* _COLLECTED DATA_:
============

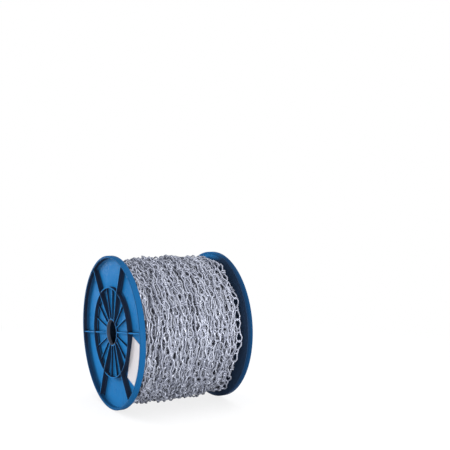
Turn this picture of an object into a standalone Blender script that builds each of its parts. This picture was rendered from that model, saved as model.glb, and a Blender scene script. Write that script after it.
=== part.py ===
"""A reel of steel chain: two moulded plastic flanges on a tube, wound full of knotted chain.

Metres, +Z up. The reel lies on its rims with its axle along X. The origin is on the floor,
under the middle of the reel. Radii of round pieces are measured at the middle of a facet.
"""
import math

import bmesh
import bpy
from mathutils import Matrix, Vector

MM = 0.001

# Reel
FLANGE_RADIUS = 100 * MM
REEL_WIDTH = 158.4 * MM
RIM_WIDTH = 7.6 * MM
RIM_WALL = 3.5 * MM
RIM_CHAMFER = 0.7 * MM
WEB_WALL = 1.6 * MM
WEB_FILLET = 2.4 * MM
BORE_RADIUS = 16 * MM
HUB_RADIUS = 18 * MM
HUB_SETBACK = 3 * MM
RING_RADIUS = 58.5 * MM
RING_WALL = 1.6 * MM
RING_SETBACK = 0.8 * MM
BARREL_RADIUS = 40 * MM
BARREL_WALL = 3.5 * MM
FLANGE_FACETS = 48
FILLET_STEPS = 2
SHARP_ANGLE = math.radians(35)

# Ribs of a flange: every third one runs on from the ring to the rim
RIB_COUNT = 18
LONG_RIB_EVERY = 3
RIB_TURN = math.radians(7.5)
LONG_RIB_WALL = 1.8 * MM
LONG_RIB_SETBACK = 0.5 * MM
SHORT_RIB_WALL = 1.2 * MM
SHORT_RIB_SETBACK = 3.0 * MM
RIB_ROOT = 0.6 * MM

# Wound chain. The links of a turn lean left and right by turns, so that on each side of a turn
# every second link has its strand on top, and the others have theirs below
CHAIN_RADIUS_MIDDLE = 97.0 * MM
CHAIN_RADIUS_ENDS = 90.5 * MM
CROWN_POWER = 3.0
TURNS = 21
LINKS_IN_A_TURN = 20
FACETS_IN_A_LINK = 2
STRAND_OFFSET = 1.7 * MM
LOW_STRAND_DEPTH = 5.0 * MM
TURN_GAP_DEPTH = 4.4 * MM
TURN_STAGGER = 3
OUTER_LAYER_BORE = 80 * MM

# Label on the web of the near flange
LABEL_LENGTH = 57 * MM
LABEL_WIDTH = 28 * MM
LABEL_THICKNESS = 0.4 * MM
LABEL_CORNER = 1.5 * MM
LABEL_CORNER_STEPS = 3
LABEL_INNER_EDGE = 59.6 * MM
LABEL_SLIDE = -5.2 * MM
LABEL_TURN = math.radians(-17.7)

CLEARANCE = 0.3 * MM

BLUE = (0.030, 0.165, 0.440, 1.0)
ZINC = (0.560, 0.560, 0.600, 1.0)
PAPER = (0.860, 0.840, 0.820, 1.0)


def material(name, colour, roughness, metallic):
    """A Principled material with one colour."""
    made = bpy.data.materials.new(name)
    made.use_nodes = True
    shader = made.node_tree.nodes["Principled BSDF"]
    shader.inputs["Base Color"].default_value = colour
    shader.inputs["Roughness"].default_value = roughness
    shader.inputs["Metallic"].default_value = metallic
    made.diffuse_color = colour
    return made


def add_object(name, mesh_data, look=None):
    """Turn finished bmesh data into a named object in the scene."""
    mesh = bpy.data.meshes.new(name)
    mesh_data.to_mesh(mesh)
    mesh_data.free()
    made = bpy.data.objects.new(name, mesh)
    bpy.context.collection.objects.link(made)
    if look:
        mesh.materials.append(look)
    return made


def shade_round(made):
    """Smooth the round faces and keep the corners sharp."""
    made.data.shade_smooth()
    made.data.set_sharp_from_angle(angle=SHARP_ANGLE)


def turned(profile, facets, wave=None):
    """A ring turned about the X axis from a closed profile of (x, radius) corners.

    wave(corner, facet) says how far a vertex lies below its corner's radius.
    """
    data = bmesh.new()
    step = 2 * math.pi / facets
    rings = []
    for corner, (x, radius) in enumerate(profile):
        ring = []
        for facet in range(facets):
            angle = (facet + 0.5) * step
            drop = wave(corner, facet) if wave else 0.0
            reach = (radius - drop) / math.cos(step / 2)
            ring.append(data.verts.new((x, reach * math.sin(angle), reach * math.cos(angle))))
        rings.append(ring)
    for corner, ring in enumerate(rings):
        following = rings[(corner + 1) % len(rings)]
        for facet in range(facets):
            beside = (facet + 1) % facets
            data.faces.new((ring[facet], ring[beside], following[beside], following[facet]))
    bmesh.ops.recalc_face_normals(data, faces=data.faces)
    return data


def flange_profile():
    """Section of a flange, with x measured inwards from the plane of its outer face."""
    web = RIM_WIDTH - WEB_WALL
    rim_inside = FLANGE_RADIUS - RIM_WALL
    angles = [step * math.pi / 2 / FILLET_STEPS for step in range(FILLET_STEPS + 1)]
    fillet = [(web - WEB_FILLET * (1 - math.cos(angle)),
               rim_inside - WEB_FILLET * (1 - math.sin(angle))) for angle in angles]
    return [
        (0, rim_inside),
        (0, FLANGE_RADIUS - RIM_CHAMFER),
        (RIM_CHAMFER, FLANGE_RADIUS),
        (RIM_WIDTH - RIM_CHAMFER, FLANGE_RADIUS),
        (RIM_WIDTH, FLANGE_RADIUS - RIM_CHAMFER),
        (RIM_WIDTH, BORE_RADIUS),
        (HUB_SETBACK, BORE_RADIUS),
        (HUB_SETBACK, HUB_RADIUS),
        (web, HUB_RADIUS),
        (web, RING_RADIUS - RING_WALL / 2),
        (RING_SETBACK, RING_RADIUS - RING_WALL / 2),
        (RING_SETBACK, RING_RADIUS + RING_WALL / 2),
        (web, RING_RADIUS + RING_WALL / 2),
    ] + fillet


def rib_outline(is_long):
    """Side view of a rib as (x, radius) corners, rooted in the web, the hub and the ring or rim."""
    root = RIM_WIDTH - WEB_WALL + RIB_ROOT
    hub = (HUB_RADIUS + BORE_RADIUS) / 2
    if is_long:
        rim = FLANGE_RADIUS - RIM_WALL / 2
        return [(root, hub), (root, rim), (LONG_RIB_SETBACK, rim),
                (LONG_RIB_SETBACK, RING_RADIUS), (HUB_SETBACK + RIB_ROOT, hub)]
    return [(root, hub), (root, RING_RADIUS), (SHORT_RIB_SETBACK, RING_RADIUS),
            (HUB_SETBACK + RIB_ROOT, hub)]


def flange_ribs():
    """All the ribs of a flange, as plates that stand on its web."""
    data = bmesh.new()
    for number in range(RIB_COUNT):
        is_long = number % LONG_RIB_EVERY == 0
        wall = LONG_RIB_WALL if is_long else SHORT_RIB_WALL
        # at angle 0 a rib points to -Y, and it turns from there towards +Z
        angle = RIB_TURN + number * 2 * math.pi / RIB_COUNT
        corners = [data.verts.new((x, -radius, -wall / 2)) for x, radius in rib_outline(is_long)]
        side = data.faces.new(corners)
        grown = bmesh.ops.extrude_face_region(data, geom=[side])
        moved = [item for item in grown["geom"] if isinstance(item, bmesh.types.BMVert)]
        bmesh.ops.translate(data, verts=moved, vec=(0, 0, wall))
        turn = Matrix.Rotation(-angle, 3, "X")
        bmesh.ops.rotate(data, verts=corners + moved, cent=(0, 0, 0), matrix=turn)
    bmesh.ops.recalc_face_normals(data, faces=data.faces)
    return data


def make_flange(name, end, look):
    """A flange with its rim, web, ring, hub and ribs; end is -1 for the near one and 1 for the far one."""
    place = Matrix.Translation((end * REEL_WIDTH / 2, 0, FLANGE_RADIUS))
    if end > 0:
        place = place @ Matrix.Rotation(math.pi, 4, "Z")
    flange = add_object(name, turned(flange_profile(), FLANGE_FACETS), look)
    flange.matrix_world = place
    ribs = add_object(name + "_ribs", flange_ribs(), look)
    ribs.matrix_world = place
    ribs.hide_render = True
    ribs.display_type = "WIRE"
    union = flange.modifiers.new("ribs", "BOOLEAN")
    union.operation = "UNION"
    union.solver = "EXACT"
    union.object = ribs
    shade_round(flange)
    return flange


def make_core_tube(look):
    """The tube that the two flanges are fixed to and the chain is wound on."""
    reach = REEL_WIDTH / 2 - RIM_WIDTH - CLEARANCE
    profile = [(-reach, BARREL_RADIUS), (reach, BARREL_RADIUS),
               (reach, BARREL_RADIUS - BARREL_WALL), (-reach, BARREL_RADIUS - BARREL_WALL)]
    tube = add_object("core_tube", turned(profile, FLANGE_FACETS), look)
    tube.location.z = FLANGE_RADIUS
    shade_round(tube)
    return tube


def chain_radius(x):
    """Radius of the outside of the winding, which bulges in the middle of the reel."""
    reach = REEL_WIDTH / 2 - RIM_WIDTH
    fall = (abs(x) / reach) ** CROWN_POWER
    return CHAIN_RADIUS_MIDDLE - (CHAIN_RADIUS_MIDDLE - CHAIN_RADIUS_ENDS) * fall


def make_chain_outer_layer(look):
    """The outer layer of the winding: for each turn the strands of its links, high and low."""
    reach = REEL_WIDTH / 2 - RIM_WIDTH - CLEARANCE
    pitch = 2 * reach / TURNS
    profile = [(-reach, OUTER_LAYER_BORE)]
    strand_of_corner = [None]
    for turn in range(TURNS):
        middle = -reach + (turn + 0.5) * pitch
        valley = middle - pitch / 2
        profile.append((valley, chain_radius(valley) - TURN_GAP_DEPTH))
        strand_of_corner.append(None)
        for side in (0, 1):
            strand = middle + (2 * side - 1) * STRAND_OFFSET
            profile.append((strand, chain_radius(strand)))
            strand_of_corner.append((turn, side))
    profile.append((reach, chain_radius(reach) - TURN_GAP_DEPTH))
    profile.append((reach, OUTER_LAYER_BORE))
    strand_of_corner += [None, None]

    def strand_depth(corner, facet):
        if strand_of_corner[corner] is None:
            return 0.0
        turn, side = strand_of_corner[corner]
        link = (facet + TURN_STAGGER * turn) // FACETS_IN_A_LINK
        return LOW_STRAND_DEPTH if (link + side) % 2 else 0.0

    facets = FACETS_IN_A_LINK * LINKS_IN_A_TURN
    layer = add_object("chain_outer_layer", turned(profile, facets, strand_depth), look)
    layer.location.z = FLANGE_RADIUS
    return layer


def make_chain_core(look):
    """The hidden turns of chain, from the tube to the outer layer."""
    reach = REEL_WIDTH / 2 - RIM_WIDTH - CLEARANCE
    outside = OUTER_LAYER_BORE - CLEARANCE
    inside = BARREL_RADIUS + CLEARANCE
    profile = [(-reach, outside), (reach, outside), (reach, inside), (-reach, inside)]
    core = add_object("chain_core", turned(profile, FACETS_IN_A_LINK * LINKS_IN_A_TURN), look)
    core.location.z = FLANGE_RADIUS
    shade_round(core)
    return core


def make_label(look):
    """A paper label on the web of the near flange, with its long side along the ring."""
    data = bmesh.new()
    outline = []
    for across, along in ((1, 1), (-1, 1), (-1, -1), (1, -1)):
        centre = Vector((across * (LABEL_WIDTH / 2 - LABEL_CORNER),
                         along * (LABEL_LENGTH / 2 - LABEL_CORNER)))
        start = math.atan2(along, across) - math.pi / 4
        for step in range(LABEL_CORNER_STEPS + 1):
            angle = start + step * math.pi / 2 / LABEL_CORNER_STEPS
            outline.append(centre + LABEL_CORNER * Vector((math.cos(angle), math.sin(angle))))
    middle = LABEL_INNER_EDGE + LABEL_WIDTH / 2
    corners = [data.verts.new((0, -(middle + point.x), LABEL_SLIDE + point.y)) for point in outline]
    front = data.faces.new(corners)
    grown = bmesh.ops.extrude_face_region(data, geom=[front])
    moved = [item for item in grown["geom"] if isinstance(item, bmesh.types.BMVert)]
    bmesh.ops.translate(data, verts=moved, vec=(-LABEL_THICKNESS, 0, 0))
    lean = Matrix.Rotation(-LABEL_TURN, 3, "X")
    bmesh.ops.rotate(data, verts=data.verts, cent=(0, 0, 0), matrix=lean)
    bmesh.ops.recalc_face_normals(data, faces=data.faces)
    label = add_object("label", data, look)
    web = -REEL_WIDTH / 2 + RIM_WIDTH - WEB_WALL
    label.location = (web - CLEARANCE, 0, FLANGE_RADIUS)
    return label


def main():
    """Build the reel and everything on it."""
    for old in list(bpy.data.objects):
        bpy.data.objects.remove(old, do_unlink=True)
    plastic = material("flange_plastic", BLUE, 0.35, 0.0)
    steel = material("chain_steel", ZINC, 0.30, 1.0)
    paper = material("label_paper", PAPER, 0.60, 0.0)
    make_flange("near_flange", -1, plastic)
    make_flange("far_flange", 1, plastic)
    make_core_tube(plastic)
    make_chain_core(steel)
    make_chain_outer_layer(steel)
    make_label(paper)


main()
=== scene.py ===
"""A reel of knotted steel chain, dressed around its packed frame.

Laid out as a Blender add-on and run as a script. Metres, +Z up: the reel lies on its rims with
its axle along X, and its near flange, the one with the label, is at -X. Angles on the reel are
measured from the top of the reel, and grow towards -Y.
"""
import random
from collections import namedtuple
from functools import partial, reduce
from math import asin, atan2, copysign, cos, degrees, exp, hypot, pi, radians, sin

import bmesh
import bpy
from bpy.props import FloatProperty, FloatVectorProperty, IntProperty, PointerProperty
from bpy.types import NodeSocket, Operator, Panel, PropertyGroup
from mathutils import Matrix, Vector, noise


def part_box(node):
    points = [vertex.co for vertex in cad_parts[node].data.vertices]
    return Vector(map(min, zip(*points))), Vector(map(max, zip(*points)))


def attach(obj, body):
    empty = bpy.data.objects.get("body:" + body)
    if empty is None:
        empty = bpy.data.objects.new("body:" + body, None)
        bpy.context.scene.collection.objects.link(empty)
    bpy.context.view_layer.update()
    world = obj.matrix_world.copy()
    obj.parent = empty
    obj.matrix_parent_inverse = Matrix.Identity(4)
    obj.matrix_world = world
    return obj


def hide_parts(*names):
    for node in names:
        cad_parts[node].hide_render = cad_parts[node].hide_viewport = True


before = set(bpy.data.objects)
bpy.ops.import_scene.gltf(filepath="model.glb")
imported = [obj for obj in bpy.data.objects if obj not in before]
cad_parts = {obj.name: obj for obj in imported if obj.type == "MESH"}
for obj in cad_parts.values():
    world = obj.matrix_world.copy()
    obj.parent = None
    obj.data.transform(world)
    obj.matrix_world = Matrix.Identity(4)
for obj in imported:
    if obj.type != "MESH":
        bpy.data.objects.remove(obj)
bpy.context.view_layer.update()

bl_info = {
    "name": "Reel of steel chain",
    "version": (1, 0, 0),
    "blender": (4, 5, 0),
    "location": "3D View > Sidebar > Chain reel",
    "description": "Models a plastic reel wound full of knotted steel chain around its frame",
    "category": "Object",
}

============

* _WRITTEN INSTRUCTION_:
Output exactly the lines running from the line containing "make_core_tube(plastic)" through the line containing "its packed frame.", and only those lines.

* _FINAL RESULT_:
    make_core_tube(plastic)
    make_chain_core(steel)
    make_chain_outer_layer(steel)
    make_label(paper)


main()
=== scene.py ===
"""A reel of knotted steel chain, dressed around its packed frame.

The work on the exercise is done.